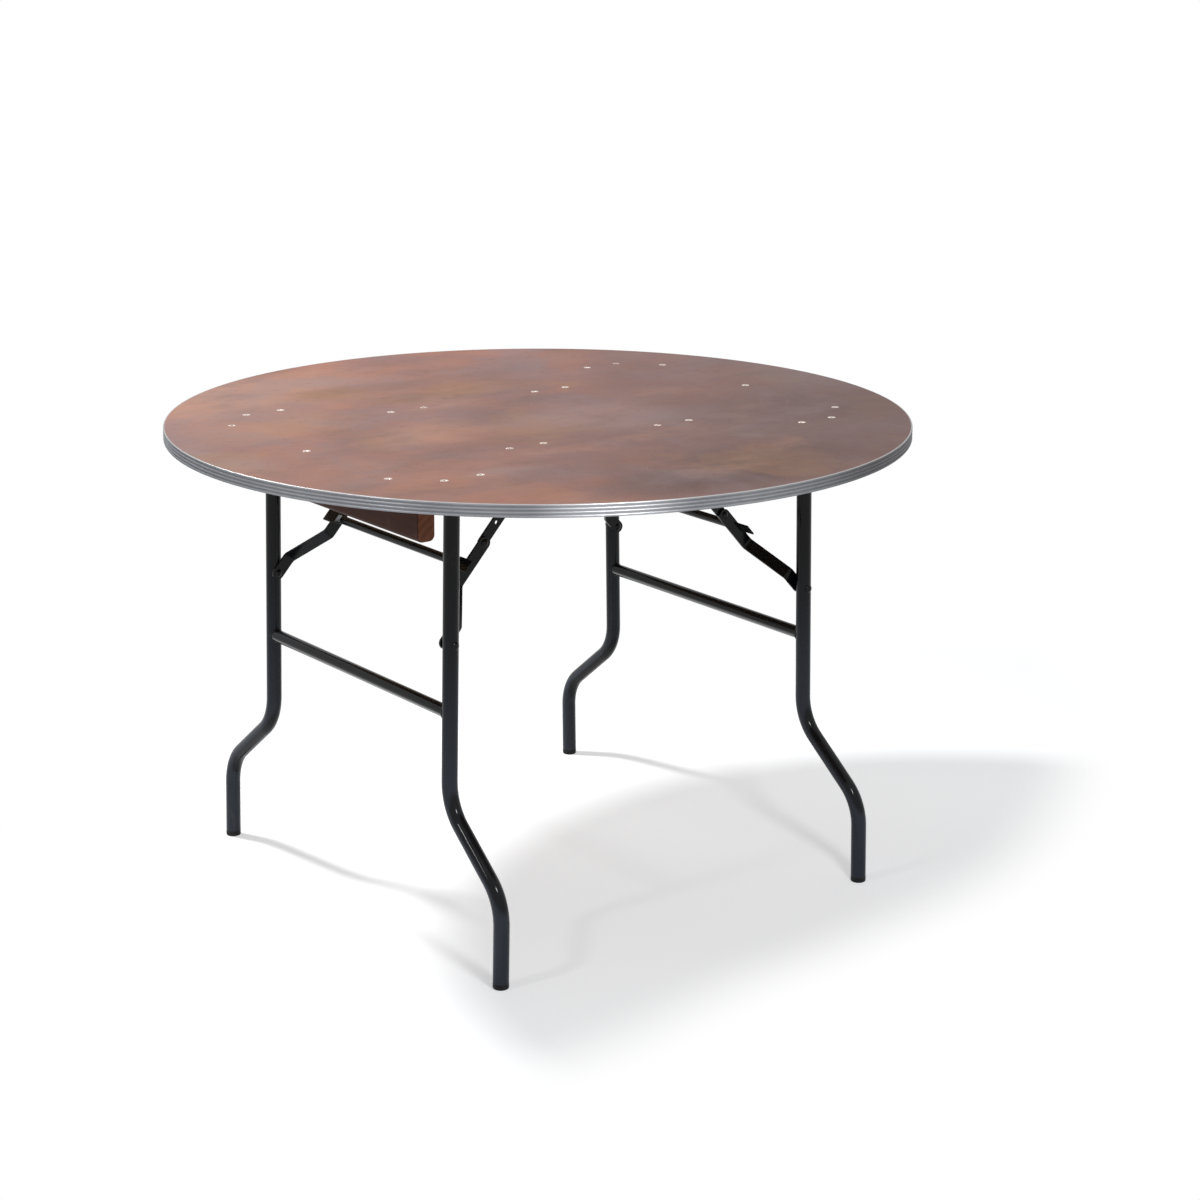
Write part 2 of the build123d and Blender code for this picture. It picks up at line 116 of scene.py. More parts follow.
...
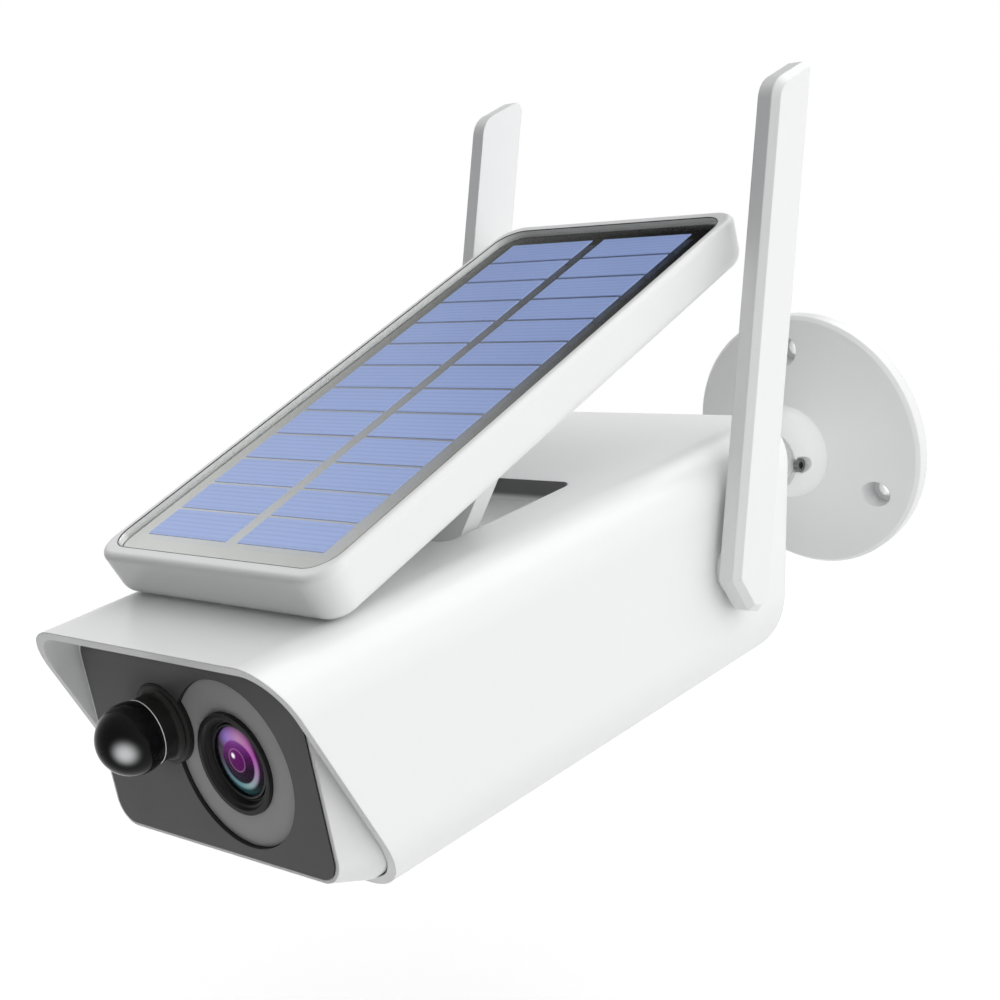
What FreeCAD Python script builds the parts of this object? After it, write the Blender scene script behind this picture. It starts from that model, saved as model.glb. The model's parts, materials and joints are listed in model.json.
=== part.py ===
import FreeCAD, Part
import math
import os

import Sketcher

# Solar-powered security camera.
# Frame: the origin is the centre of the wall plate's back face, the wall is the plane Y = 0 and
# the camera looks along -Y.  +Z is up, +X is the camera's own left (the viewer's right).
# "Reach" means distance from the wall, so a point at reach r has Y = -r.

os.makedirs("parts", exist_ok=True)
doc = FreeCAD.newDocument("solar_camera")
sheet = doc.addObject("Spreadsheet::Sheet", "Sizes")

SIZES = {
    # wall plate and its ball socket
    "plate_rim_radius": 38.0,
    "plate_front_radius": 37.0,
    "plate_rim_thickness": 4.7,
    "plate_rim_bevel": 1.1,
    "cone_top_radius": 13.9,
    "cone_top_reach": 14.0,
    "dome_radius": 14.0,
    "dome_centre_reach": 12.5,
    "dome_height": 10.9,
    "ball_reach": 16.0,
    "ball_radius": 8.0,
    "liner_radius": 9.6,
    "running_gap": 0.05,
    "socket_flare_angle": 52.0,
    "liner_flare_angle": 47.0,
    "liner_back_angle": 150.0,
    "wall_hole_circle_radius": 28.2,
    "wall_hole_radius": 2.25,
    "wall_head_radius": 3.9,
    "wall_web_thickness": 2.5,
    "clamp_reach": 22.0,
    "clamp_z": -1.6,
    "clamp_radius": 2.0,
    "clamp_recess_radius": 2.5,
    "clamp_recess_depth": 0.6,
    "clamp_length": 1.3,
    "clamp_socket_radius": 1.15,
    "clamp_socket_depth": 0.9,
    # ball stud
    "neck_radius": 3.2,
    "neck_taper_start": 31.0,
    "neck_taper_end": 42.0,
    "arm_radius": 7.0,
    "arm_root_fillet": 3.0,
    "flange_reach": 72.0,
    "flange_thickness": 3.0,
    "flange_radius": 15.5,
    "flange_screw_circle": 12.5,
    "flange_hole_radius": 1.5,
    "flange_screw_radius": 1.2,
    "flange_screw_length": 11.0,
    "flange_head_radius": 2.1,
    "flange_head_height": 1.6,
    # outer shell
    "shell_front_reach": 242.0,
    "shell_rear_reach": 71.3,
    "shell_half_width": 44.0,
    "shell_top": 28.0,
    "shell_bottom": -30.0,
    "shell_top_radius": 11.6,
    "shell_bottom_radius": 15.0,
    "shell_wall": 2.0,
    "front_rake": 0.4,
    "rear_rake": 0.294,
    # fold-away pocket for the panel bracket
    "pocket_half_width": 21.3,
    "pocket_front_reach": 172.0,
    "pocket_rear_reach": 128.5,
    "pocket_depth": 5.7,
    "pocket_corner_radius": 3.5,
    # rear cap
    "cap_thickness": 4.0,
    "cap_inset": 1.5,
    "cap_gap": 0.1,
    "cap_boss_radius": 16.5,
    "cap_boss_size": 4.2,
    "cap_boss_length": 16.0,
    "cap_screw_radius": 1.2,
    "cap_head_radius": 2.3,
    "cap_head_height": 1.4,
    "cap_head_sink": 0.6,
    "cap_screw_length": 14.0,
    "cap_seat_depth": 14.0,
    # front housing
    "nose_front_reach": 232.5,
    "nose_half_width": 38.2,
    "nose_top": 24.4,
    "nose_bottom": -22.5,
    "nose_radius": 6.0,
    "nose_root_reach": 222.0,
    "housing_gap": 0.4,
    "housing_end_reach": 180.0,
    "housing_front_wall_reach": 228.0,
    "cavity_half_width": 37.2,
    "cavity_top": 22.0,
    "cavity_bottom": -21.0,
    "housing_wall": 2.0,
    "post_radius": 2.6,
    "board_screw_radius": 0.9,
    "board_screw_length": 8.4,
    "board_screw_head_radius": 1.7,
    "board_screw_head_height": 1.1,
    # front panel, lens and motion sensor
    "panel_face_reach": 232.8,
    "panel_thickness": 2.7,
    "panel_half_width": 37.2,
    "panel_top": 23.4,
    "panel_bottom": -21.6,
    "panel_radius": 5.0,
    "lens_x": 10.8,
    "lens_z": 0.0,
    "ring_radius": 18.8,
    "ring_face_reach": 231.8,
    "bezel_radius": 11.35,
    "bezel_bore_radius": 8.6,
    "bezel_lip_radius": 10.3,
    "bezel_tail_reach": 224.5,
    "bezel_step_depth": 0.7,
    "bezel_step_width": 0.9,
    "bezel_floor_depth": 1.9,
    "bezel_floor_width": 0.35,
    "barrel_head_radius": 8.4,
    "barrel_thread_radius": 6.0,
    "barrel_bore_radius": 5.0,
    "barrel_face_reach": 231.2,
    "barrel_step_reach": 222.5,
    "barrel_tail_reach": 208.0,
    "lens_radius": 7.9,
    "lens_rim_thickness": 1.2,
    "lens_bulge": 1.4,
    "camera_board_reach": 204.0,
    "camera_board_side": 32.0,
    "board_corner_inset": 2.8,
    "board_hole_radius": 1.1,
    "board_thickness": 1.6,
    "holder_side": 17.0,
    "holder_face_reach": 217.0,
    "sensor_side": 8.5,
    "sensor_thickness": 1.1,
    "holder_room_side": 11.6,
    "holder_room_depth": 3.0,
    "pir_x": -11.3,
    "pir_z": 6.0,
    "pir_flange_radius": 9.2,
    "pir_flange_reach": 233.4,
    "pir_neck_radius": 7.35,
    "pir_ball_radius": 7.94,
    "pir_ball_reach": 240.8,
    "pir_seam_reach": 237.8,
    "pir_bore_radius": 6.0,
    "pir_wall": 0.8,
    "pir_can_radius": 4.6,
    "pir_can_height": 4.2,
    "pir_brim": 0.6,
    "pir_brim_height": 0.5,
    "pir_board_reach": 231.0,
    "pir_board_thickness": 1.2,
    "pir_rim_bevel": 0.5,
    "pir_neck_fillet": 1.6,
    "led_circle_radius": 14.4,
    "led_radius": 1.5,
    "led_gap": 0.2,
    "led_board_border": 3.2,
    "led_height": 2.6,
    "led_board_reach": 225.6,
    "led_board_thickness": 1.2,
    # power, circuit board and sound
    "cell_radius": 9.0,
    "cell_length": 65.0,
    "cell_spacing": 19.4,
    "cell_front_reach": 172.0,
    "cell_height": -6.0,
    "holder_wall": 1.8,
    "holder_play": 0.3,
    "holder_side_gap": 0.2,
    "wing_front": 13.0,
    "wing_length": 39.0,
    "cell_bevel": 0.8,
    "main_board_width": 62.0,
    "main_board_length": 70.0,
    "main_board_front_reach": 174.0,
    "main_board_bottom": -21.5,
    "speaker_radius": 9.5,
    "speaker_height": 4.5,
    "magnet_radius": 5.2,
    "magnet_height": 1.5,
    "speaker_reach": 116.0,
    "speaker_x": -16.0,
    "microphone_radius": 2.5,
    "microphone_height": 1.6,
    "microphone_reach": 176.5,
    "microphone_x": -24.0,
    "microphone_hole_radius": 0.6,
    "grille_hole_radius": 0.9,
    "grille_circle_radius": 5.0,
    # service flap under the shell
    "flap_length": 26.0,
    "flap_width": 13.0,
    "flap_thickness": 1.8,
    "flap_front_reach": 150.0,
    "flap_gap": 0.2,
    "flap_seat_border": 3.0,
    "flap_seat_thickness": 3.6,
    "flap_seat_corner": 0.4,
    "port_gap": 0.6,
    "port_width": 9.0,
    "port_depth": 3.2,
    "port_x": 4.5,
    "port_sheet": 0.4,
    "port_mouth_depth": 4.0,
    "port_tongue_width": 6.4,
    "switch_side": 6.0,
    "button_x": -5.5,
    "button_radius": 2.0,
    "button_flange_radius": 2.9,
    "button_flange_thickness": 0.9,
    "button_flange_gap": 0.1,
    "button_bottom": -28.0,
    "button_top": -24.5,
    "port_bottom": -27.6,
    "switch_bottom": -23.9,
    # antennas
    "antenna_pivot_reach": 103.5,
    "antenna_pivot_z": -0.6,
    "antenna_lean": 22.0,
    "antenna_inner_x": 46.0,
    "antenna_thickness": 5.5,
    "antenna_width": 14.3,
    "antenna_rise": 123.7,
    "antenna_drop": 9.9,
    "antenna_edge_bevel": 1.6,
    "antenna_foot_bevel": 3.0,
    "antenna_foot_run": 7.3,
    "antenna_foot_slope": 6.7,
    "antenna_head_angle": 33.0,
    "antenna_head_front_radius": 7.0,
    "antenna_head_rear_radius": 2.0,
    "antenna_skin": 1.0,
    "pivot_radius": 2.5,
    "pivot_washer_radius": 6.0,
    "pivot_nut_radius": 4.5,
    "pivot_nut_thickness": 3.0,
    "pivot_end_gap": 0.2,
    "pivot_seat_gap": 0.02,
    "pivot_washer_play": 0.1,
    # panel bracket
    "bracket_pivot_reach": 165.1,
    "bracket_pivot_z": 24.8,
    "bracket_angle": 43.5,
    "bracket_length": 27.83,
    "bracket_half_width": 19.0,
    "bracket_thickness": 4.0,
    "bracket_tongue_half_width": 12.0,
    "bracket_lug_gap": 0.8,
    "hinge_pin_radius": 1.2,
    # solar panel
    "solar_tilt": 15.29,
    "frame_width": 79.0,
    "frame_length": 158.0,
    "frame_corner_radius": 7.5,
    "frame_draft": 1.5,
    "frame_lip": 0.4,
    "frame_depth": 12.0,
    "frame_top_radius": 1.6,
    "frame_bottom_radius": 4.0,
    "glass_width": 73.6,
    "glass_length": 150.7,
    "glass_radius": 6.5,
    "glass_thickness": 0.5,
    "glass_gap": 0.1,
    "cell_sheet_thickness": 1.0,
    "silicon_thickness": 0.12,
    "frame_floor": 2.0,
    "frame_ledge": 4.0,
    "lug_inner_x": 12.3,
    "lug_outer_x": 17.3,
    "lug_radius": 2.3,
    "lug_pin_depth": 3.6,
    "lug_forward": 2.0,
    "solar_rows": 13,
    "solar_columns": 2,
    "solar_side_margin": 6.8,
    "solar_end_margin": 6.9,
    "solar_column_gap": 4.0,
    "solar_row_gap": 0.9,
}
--
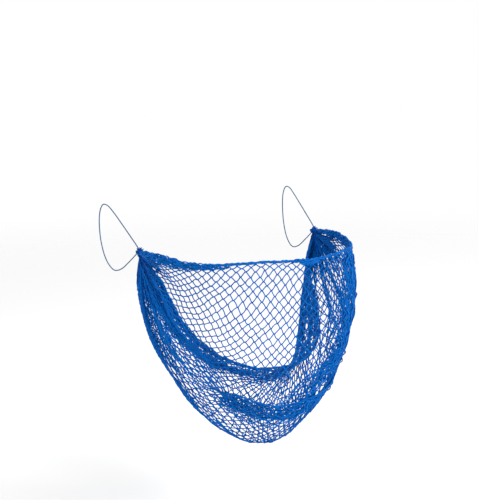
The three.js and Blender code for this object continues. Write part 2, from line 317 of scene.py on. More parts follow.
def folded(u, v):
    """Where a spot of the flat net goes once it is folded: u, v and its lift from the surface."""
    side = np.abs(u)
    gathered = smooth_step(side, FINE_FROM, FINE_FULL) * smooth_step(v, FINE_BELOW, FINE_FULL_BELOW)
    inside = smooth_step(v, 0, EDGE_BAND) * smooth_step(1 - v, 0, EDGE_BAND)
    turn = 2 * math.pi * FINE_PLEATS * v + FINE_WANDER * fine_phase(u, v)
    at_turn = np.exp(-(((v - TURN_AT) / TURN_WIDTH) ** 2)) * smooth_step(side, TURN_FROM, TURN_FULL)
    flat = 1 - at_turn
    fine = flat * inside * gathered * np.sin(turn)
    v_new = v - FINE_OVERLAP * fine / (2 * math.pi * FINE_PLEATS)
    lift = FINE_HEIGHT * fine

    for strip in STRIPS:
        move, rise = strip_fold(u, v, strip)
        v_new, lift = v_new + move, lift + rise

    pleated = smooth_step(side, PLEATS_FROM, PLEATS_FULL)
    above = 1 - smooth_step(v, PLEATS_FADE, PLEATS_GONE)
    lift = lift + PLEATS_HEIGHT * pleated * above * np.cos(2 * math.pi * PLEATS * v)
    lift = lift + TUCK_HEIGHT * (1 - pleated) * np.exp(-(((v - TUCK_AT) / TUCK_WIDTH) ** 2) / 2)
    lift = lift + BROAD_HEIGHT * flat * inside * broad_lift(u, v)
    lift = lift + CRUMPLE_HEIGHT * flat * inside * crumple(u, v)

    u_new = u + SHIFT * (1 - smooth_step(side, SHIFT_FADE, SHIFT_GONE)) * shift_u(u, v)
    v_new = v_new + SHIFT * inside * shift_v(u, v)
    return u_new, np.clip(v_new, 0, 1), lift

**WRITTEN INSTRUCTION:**
In the listing above, find the line with "What FreeCAD Python" and the line with "import Sketcher", then print exactly those lines and every line between them.

**SOLUTION TO THIS TASK:**
What FreeCAD Python script builds the parts of this object? After it, write the Blender scene script behind this picture. It starts from that model, saved as model.glb. The model's parts, materials and joints are listed in model.json.
=== part.py ===
import FreeCAD, Part
import math
import os

import Sketcher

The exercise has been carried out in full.